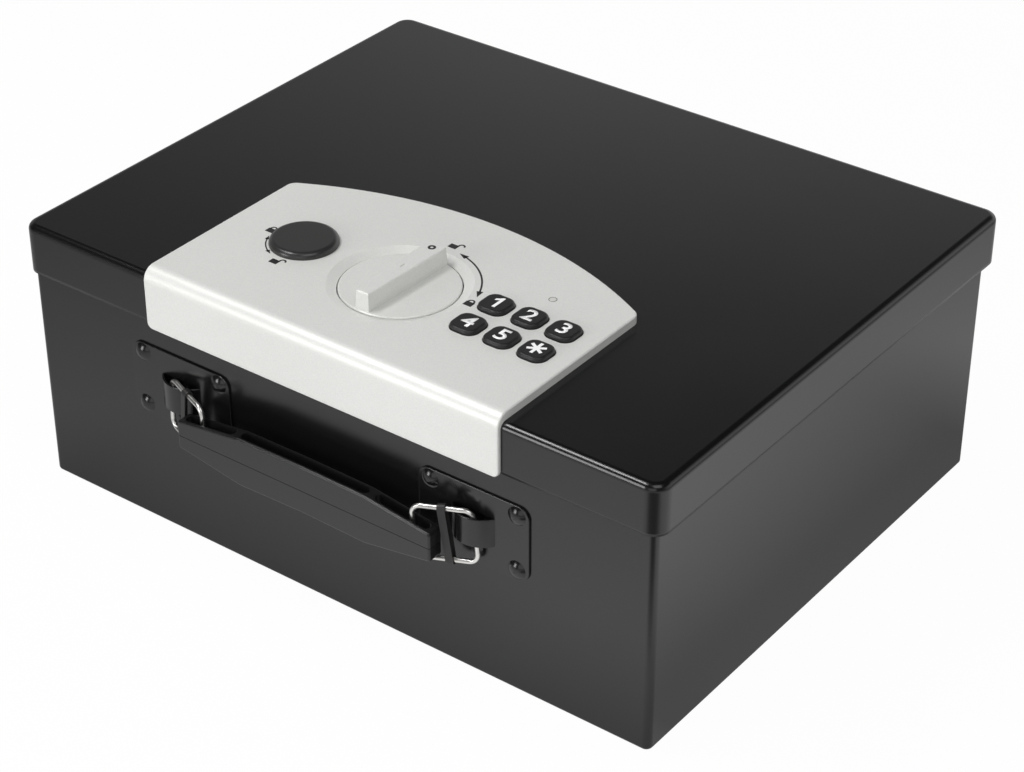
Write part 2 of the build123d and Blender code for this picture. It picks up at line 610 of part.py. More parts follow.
def make_housing():
    """Moulded tub under the lid with latch slots, battery bay, board posts and screw ears."""
    centre_y = (HOUSING_FRONT + CHASSIS_BACK) / 2
    depth = CHASSIS_BACK - HOUSING_FRONT
    width = 2 * HOUSING_HALF_WIDTH
    tub = rounded_prism(0, centre_y, HOUSING_BOTTOM, CHASSIS_BOTTOM, width, depth, 4)
    tub = fillet(tub.faces().sort_by(Axis.Z)[0].edges(), 1.5)
    tub -= rounded_prism(0, centre_y, HOUSING_BOTTOM + HOUSING_WALL, CHASSIS_BOTTOM + 1,
                         width - 2 * HOUSING_WALL, depth - 2 * HOUSING_WALL, 2.4)
    for x, y in boss_places():
        side = math.copysign(1, x)
        inner = x - side * 4.2
        ear = block(min(x, inner), max(x, inner), y - 4, y + 4, CHASSIS_BOTTOM - EAR, CHASSIS_BOTTOM)
        tub += ear + post(x, y, CHASSIS_BOTTOM - EAR, CHASSIS_BOTTOM, 4)
        tub -= post(x, y, CHASSIS_BOTTOM - 4, CHASSIS_BOTTOM + 1, 1.7)
    for side in (-1, 1):
        x = side * NOSE_X
        half = NOSE_WIDTH / 2 + 0.6
        rib = side * 51.75
        tub -= block(x - half, x + half, HOUSING_FRONT - 1, HOUSING_FRONT + 4, LATCH_BOTTOM - 0.7, LATCH_TOP + 0.7)
        tub += block(rib - 0.75, rib + 0.75, DOOR_FRONT, DOOR_BACK, HOUSING_BOTTOM + 1, BAY_TOP)
    bay = block(-53.5, 53.5, DOOR_FRONT + 1.5, DOOR_BACK - 1.5, HOUSING_BOTTOM - 1, HOUSING_BOTTOM + 3)
    tub -= bay & bay_limit()
    tub -= block(-DOOR_HALF_WIDTH - 0.3, DOOR_HALF_WIDTH + 0.3, DOOR_FRONT - 0.3, DOOR_BACK + 0.3,
                 HOUSING_BOTTOM - 1, HOUSING_BOTTOM + 1)
    bay_front = CELL_ROWS[0] - CELL_RADIUS - 0.15
    bay_back = CELL_ROWS[1] + CELL_RADIUS + 0.15
    tub += block(-52.5, 52.5, bay_front - 1.5, bay_front, HOUSING_BOTTOM + 1, BAY_TOP)
    tub += block(-52.5, 52.5, bay_back, CHASSIS_BACK - 1, HOUSING_BOTTOM + 1, BAY_TOP)
    for x, y in board_posts():
        tub += post(x, y, HOUSING_BOTTOM + 1, POST_TOP, 2.6)
    return tub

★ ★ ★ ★

■ **Problem to solve**: Copy all of the material word for word.

■ **The solution**:
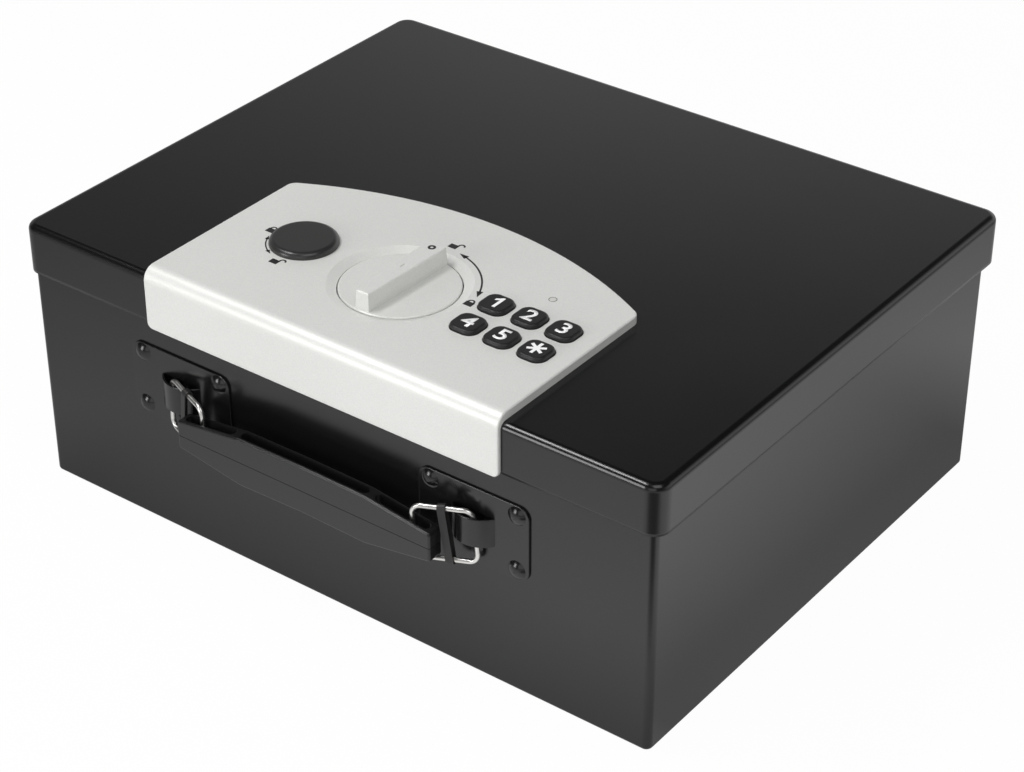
Write part 2 of the build123d and Blender code for this picture. It picks up at line 610 of part.py. More parts follow.
def make_housing():
    """Moulded tub under the lid with latch slots, battery bay, board posts and screw ears."""
    centre_y = (HOUSING_FRONT + CHASSIS_BACK) / 2
    depth = CHASSIS_BACK - HOUSING_FRONT
    width = 2 * HOUSING_HALF_WIDTH
    tub = rounded_prism(0, centre_y, HOUSING_BOTTOM, CHASSIS_BOTTOM, width, depth, 4)
    tub = fillet(tub.faces().sort_by(Axis.Z)[0].edges(), 1.5)
    tub -= rounded_prism(0, centre_y, HOUSING_BOTTOM + HOUSING_WALL, CHASSIS_BOTTOM + 1,
                         width - 2 * HOUSING_WALL, depth - 2 * HOUSING_WALL, 2.4)
    for x, y in boss_places():
        side = math.copysign(1, x)
        inner = x - side * 4.2
        ear = block(min(x, inner), max(x, inner), y - 4, y + 4, CHASSIS_BOTTOM - EAR, CHASSIS_BOTTOM)
        tub += ear + post(x, y, CHASSIS_BOTTOM - EAR, CHASSIS_BOTTOM, 4)
        tub -= post(x, y, CHASSIS_BOTTOM - 4, CHASSIS_BOTTOM + 1, 1.7)
    for side in (-1, 1):
        x = side * NOSE_X
        half = NOSE_WIDTH / 2 + 0.6
        rib = side * 51.75
        tub -= block(x - half, x + half, HOUSING_FRONT - 1, HOUSING_FRONT + 4, LATCH_BOTTOM - 0.7, LATCH_TOP + 0.7)
        tub += block(rib - 0.75, rib + 0.75, DOOR_FRONT, DOOR_BACK, HOUSING_BOTTOM + 1, BAY_TOP)
    bay = block(-53.5, 53.5, DOOR_FRONT + 1.5, DOOR_BACK - 1.5, HOUSING_BOTTOM - 1, HOUSING_BOTTOM + 3)
    tub -= bay & bay_limit()
    tub -= block(-DOOR_HALF_WIDTH - 0.3, DOOR_HALF_WIDTH + 0.3, DOOR_FRONT - 0.3, DOOR_BACK + 0.3,
                 HOUSING_BOTTOM - 1, HOUSING_BOTTOM + 1)
    bay_front = CELL_ROWS[0] - CELL_RADIUS - 0.15
    bay_back = CELL_ROWS[1] + CELL_RADIUS + 0.15
    tub += block(-52.5, 52.5, bay_front - 1.5, bay_front, HOUSING_BOTTOM + 1, BAY_TOP)
    tub += block(-52.5, 52.5, bay_back, CHASSIS_BACK - 1, HOUSING_BOTTOM + 1, BAY_TOP)
    for x, y in board_posts():
        tub += post(x, y, HOUSING_BOTTOM + 1, POST_TOP, 2.6)
    return tub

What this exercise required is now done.